◆ TASK INSTRUCTIONS ◆
Each entry below should be reproduced character for character.

◆ SUPPLIED ENTRIES ◆
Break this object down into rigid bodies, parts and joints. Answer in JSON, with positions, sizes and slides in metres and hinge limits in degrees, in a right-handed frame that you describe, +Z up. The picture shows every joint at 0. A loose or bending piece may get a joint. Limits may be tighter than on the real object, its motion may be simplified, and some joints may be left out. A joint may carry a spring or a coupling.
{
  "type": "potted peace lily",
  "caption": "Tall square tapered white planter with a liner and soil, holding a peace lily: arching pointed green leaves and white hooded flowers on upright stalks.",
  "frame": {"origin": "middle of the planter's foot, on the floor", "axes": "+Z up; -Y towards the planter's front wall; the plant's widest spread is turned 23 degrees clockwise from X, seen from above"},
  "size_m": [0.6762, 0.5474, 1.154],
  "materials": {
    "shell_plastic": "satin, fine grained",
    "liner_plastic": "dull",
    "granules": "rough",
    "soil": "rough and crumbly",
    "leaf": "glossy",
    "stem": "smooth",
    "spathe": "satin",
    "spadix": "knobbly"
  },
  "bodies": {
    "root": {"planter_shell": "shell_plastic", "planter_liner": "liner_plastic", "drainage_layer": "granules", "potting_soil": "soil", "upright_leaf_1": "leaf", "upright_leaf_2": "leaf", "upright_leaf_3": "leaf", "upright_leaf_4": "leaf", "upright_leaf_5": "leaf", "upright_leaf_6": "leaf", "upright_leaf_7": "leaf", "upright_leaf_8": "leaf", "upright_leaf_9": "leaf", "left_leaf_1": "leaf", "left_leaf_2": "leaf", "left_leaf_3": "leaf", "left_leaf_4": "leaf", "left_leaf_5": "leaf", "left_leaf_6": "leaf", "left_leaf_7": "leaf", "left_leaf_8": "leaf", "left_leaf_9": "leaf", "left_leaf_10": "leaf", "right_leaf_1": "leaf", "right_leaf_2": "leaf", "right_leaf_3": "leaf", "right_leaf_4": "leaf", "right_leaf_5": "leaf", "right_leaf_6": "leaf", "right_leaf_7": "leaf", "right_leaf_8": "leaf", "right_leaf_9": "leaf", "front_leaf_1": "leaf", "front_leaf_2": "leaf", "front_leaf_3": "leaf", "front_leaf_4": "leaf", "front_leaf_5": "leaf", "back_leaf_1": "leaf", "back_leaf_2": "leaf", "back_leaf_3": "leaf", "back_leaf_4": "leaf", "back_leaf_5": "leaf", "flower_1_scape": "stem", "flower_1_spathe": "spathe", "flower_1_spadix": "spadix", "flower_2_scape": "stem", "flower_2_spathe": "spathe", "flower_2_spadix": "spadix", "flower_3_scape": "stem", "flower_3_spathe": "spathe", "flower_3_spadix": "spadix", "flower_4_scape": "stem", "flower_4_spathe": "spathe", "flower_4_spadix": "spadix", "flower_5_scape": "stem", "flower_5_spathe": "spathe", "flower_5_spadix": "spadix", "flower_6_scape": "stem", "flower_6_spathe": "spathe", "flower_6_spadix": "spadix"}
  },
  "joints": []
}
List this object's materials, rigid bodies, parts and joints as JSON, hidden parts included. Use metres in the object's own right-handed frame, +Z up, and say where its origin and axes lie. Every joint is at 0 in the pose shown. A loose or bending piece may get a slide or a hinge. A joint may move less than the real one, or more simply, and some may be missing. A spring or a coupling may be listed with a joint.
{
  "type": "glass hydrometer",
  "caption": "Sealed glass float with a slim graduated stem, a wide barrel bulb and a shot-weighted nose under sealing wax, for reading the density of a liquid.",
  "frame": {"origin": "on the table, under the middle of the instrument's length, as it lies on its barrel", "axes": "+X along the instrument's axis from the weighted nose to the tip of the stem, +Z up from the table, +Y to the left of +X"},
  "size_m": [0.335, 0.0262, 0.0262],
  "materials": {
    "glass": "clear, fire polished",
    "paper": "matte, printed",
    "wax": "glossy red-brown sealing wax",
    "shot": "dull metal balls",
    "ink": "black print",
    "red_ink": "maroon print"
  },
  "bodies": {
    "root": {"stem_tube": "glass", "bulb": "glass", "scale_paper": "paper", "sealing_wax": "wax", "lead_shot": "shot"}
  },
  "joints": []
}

◆ COMPLETED EXERCISE ◆
Break this object down into rigid bodies, parts and joints. Answer in JSON, with positions, sizes and slides in metres and hinge limits in degrees, in a right-handed frame that you describe, +Z up. The picture shows every joint at 0. A loose or bending piece may get a joint. Limits may be tighter than on the real object, its motion may be simplified, and some joints may be left out. A joint may carry a spring or a coupling.
{
  "type": "potted peace lily",
  "caption": "Tall square tapered white planter with a liner and soil, holding a peace lily: arching pointed green leaves and white hooded flowers on upright stalks.",
  "frame": {"origin": "middle of the planter's foot, on the floor", "axes": "+Z up; -Y towards the planter's front wall; the plant's widest spread is turned 23 degrees clockwise from X, seen from above"},
  "size_m": [0.6762, 0.5474, 1.154],
  "materials": {
    "shell_plastic": "satin, fine grained",
    "liner_plastic": "dull",
    "granules": "rough",
    "soil": "rough and crumbly",
    "leaf": "glossy",
    "stem": "smooth",
    "spathe": "satin",
    "spadix": "knobbly"
  },
  "bodies": {
    "root": {"planter_shell": "shell_plastic", "planter_liner": "liner_plastic", "drainage_layer": "granules", "potting_soil": "soil", "upright_leaf_1": "leaf", "upright_leaf_2": "leaf", "upright_leaf_3": "leaf", "upright_leaf_4": "leaf", "upright_leaf_5": "leaf", "upright_leaf_6": "leaf", "upright_leaf_7": "leaf", "upright_leaf_8": "leaf", "upright_leaf_9": "leaf", "left_leaf_1": "leaf", "left_leaf_2": "leaf", "left_leaf_3": "leaf", "left_leaf_4": "leaf", "left_leaf_5": "leaf", "left_leaf_6": "leaf", "left_leaf_7": "leaf", "left_leaf_8": "leaf", "left_leaf_9": "leaf", "left_leaf_10": "leaf", "right_leaf_1": "leaf", "right_leaf_2": "leaf", "right_leaf_3": "leaf", "right_leaf_4": "leaf", "right_leaf_5": "leaf", "right_leaf_6": "leaf", "right_leaf_7": "leaf", "right_leaf_8": "leaf", "right_leaf_9": "leaf", "front_leaf_1": "leaf", "front_leaf_2": "leaf", "front_leaf_3": "leaf", "front_leaf_4": "leaf", "front_leaf_5": "leaf", "back_leaf_1": "leaf", "back_leaf_2": "leaf", "back_leaf_3": "leaf", "back_leaf_4": "leaf", "back_leaf_5": "leaf", "flower_1_scape": "stem", "flower_1_spathe": "spathe", "flower_1_spadix": "spadix", "flower_2_scape": "stem", "flower_2_spathe": "spathe", "flower_2_spadix": "spadix", "flower_3_scape": "stem", "flower_3_spathe": "spathe", "flower_3_spadix": "spadix", "flower_4_scape": "stem", "flower_4_spathe": "spathe", "flower_4_spadix": "spadix", "flower_5_scape": "stem", "flower_5_spathe": "spathe", "flower_5_spadix": "spadix", "flower_6_scape": "stem", "flower_6_spathe": "spathe", "flower_6_spadix": "spadix"}
  },
  "joints": []
}
List this object's materials, rigid bodies, parts and joints as JSON, hidden parts included. Use metres in the object's own right-handed frame, +Z up, and say where its origin and axes lie. Every joint is at 0 in the pose shown. A loose or bending piece may get a slide or a hinge. A joint may move less than the real one, or more simply, and some may be missing. A spring or a coupling may be listed with a joint.
{
  "type": "glass hydrometer",
  "caption": "Sealed glass float with a slim graduated stem, a wide barrel bulb and a shot-weighted nose under sealing wax, for reading the density of a liquid.",
  "frame": {"origin": "on the table, under the middle of the instrument's length, as it lies on its barrel", "axes": "+X along the instrument's axis from the weighted nose to the tip of the stem, +Z up from the table, +Y to the left of +X"},
  "size_m": [0.335, 0.0262, 0.0262],
  "materials": {
    "glass": "clear, fire polished",
    "paper": "matte, printed",
    "wax": "glossy red-brown sealing wax",
    "shot": "dull metal balls",
    "ink": "black print",
    "red_ink": "maroon print"
  },
  "bodies": {
    "root": {"stem_tube": "glass", "bulb": "glass", "scale_paper": "paper", "sealing_wax": "wax", "lead_shot": "shot"}
  },
  "joints": []
}